The brutally honest action by Eby and Carney to eject carbon taxes for their own political survival could be read as a signal that it’s now okay to have an honest public conversation. Let’s insist on that. For years now, debate has been constrained in part by a particular form of linguistic tyranny, awash in terminology designed to cow the questioner into silence. “So you have an issue with clean policies, do you? What kind of dirty reprobate are you?” “Only a monster doesn’t want their aviation fuel to be sustainable.” Etc. Now is the moment to move on from that, and widen the field of discourse.

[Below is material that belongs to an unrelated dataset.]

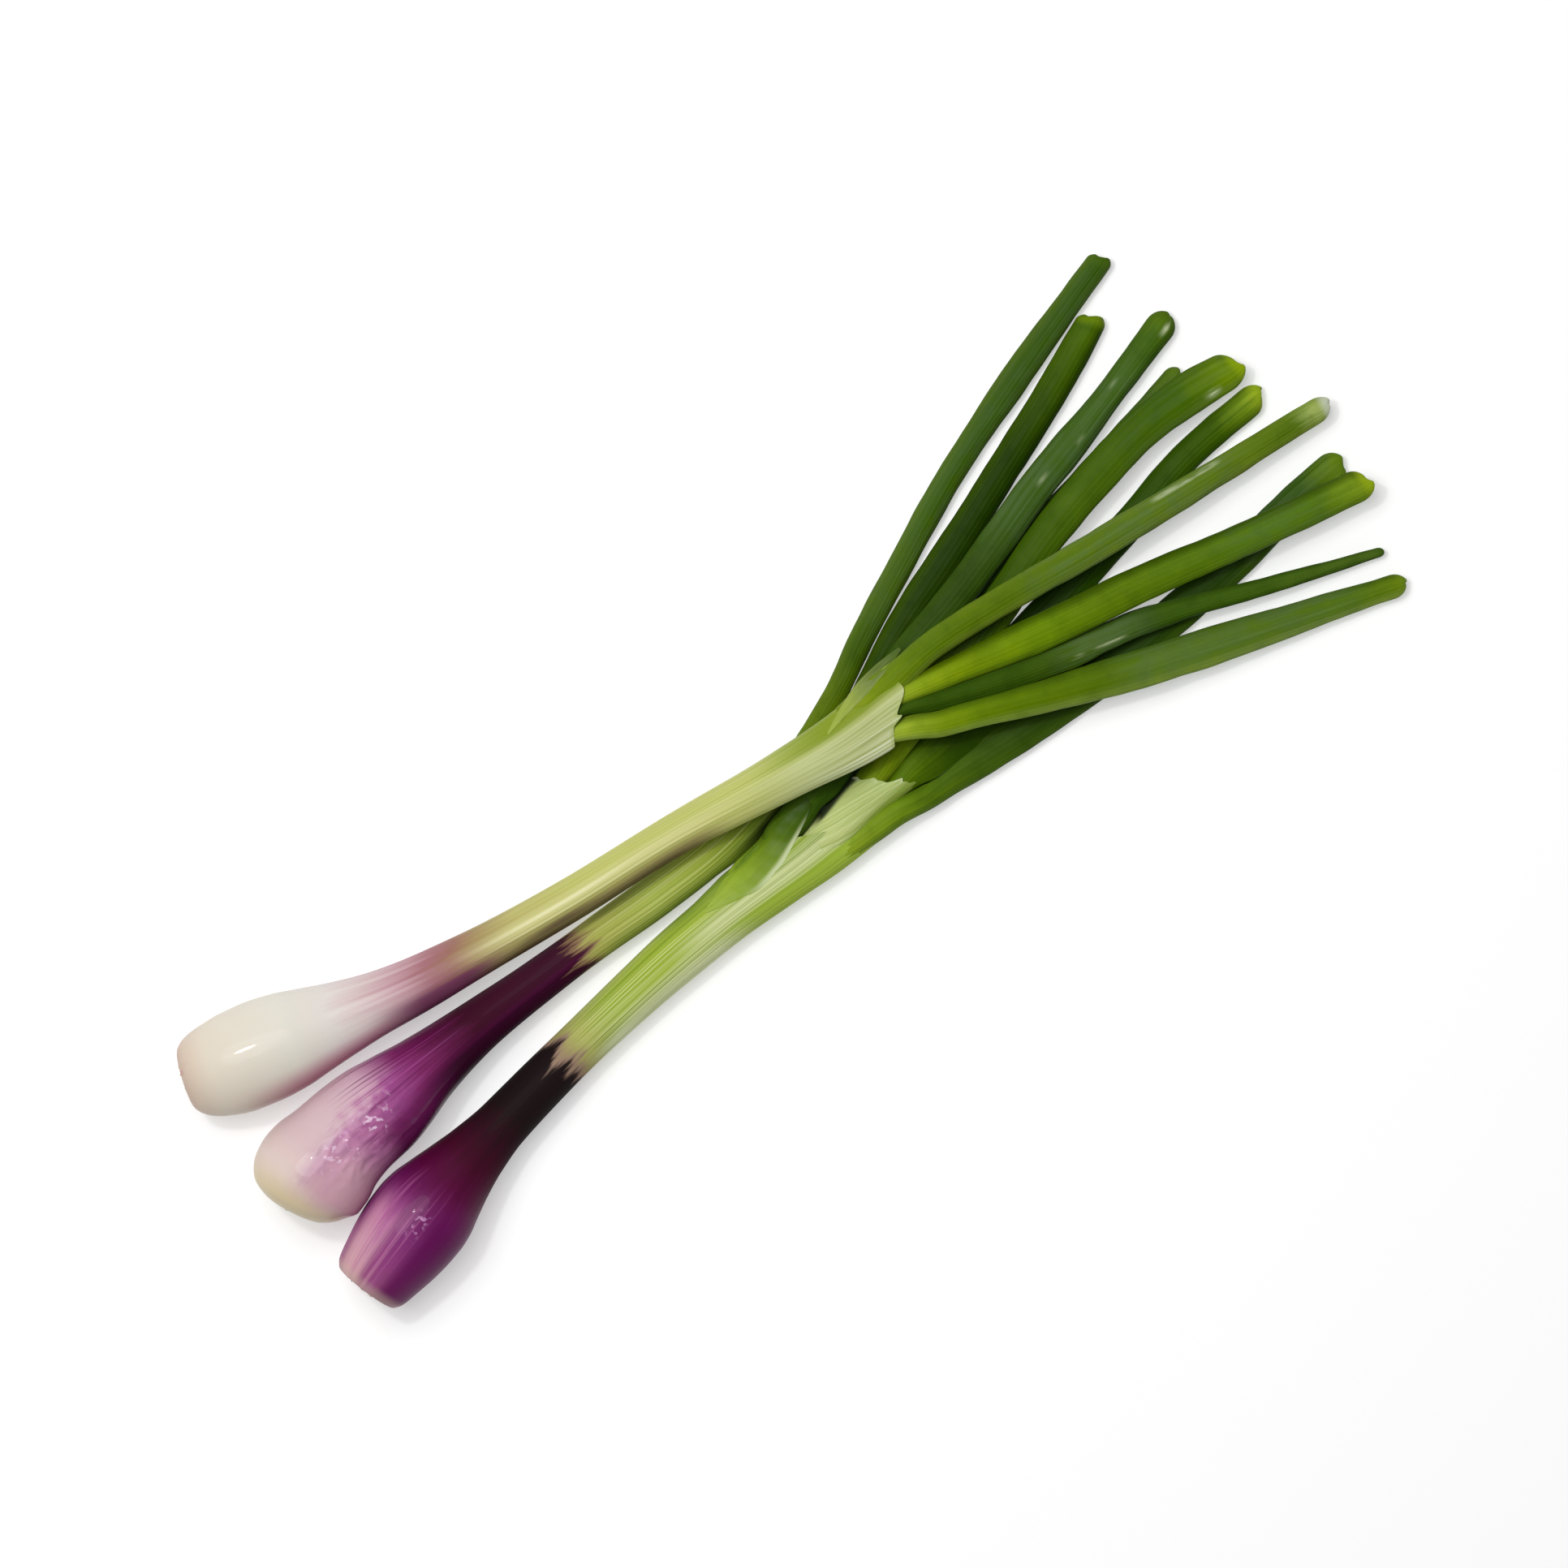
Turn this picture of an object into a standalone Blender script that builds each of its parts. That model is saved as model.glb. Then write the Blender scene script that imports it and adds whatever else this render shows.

Ditching bad policy is also a signal that just maybe a better approach is to start by embracing a robust sense of the possibilities for energy to improve lives and empower all of the solutions needed for tomorrow’s problems. Because that’s the only way the conversation will ever get real.

Slogans, wildly aspirational goal setting and the habit of refusing to acknowledge how the world really works have been getting us nowhere. Petroleum products will continue to obey Yergin’s Law: oil always gets to market. China and India will grow their economies using reliable energy they can afford, having recently approved the construction of the most new coal power plants in a decade amid energy security concerns. Japan, which has practically worn itself out pleading for natural gas from Canada, isn’t waiting for the help of last-finishing nice guys to guarantee energy security: today, they are buying 8% of their LNG imports from the evil Putin regime.

Meanwhile, we’re in the worst of both worlds: our courageous carbon tax policy that was positioned as trailblazing not just for B.C. residents but for the world as a whole – climate leadership! –  is gone, the poorest are puzzling over why things feel even more expensive, and nobody knows what comes next.